With such enlightened behavior by the various sides, Greek Cypriot participation in PfP and improved Türkiye-EU ties would be a no-brainer.

But the most critical confidence-building measure would have to be the one that simply cannot be done in a few months or even a few years: Confronting the past and avoiding its misuse.

Greece and Greek Cypriots understandably see the 1974 crisis as the painful division of the island, but they hardly help their case by holding rallies where they use symbols that remind Turkish Cypriots of the tragic memories of the pre-1974 period. Similarly, Türkiye and Turkish Cypriots’ celebration of the 1974 intervention rubs Greeks and Greek Cypriots the wrong way.

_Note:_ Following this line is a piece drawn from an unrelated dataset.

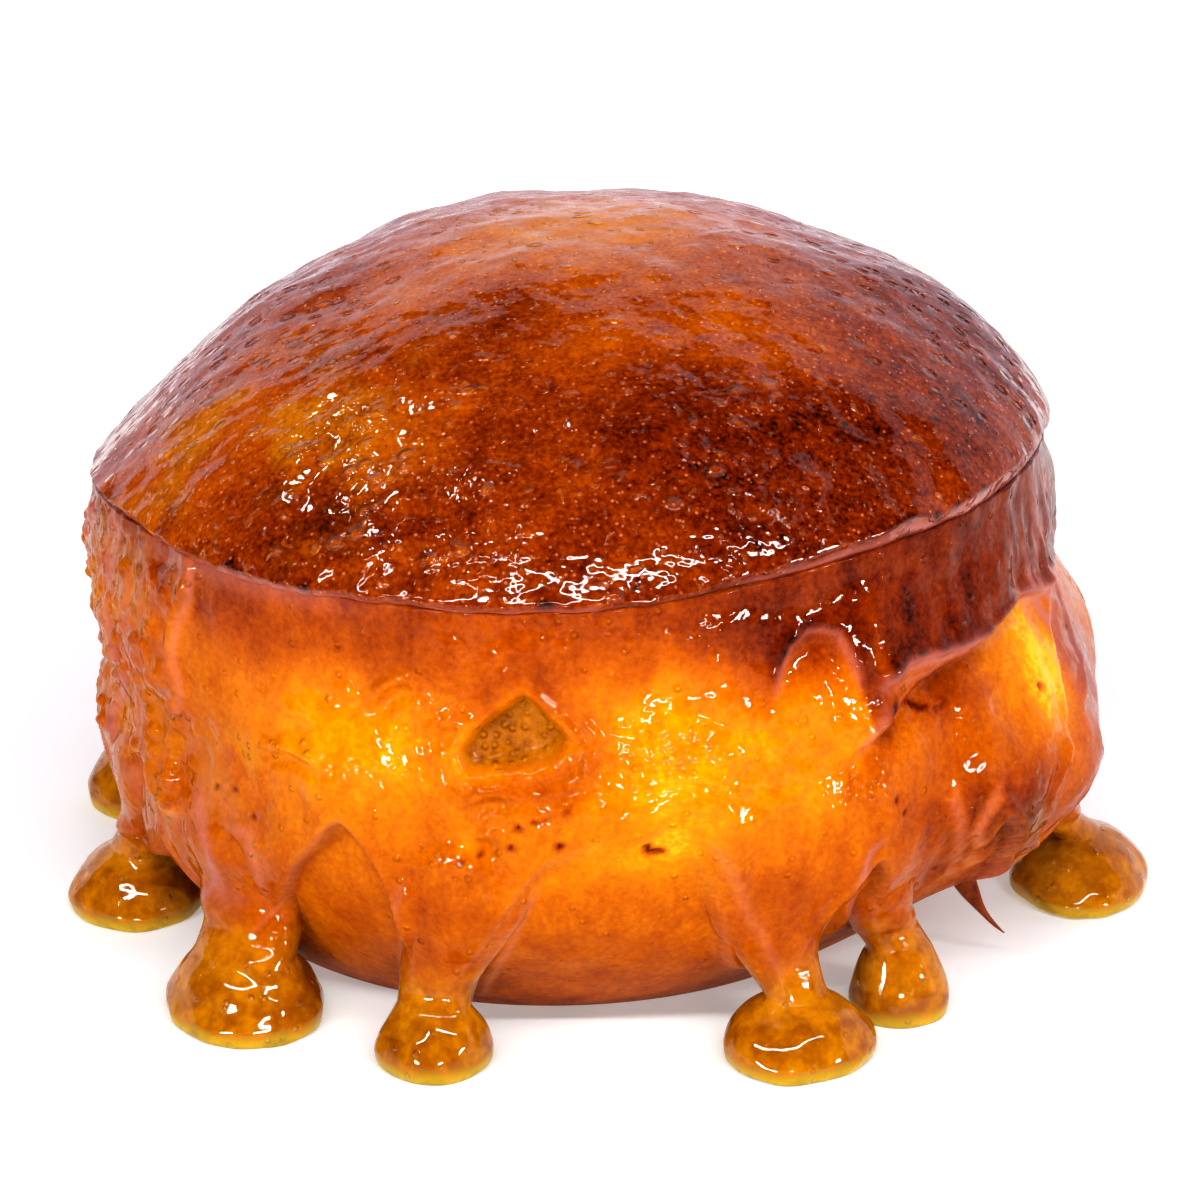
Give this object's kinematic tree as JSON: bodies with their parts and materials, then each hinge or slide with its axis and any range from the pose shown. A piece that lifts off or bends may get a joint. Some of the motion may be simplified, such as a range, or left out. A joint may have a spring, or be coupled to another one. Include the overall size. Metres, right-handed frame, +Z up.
{
  "type": "filled doughnut",
  "caption": "Whole filled doughnut coated in glossy hard caramel, with a domed dark cap, a pale belt and thick caramel runs that end in pools.",
  "frame": {"origin": "on the flat base that the doughnut rests on, under the top of its cap", "axes": "+Z up, -Y towards the front with the pocket and the two front runs, +X to the doughnut's right as seen from the front"},
  "size_m": [0.0955, 0.0869, 0.0581],
  "materials": {
    "caramel_crust": "gloss"
  },
  "bodies": {
    "root": {"doughnut": "caramel_crust"}
  },
  "joints": []
}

Commemorating the past could be done in a more respectful way, which would lead to talking about history in a less emotional and more intelligent way.

Normalizing with Türkiye should start with normalization in Cyprus, and there, an unconventional case comes to the fore.

In recent years, the most visible attempt at facing the bloody troubles before 1974 has come from YouTuber-turned-MEP Fidias Panayiotou. The 25-year-old Panayiotou, a Greek Cypriot, has managed to turn his online following into votes at the European Parliament elections in July 2024, and has hosted his fellow social-media personality Ibrahim Beycanli (“Urban Cypriot”) from TRNC, as well as the previous lead negotiators of TRNC and Greek Cyprus.

There is something to be said about younger people coming up with new ideas or at least new ways to talk, a point that applies to both Christodoulides and the new TRNC president, Tufan Erhurman. The Turkish Cypriot leader, an advocate of federal reunification, was all of five years of age in the summer of 1974, and Christodoulides was barely 7 months old.

One could do worse than have the courage of a neophyte influencer-turned-politician to talk about the past and think about the present.